- **Exercise input**:

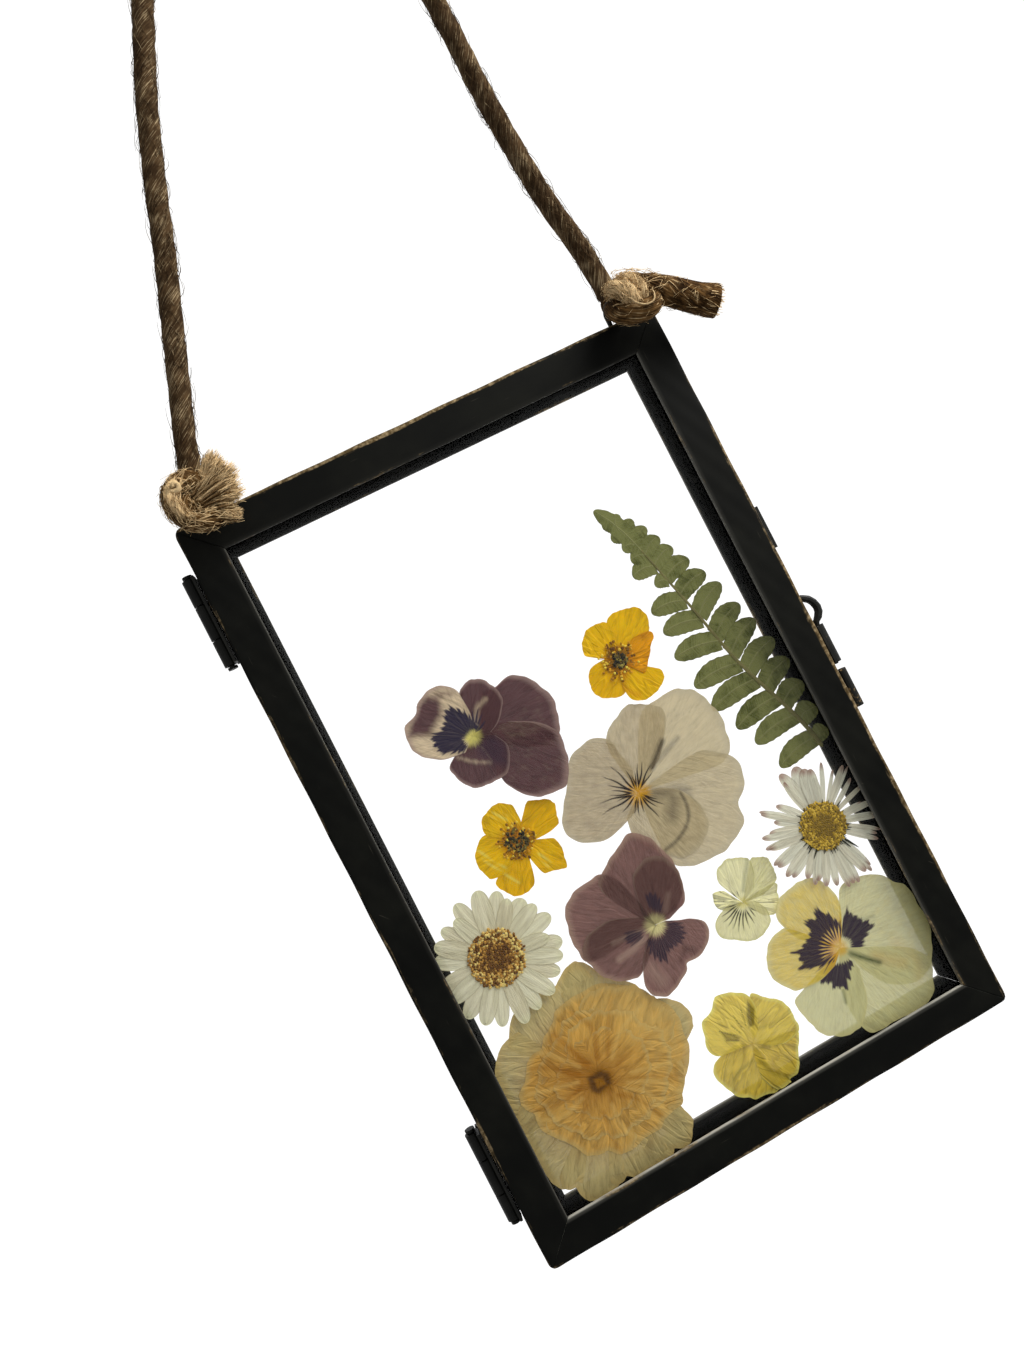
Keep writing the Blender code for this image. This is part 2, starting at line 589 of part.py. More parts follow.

...

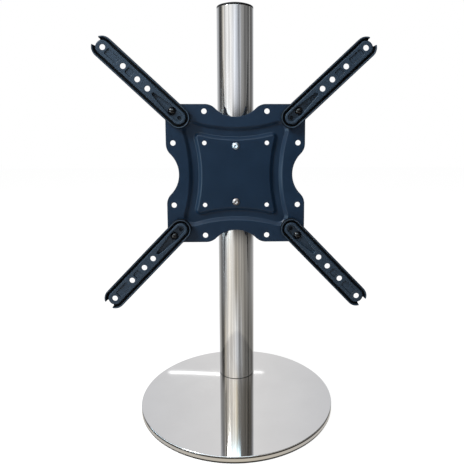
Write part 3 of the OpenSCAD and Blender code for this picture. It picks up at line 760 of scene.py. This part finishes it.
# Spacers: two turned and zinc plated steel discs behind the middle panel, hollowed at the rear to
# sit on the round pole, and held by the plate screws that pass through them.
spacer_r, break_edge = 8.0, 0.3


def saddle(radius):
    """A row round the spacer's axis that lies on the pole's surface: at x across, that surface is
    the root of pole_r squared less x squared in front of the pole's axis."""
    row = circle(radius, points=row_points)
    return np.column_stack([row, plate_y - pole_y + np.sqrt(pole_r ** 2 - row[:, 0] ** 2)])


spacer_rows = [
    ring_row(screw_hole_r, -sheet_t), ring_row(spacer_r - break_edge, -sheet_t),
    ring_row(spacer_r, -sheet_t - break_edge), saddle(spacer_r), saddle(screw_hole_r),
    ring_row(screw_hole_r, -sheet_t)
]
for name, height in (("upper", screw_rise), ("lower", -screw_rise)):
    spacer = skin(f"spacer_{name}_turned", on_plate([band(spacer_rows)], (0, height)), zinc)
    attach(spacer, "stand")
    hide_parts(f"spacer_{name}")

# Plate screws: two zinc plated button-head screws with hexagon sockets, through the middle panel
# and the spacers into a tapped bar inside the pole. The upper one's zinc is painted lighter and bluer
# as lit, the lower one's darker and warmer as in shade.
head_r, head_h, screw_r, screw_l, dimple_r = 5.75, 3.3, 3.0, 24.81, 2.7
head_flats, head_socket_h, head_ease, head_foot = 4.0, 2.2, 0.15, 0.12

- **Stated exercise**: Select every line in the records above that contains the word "code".

- **Solution to the problem**:
Keep writing the Blender code for this image. This is part 2, starting at line 589 of part.py. More parts follow.
Write part 3 of the OpenSCAD and Blender code for this picture. It picks up at line 760 of scene.py. This part finishes it.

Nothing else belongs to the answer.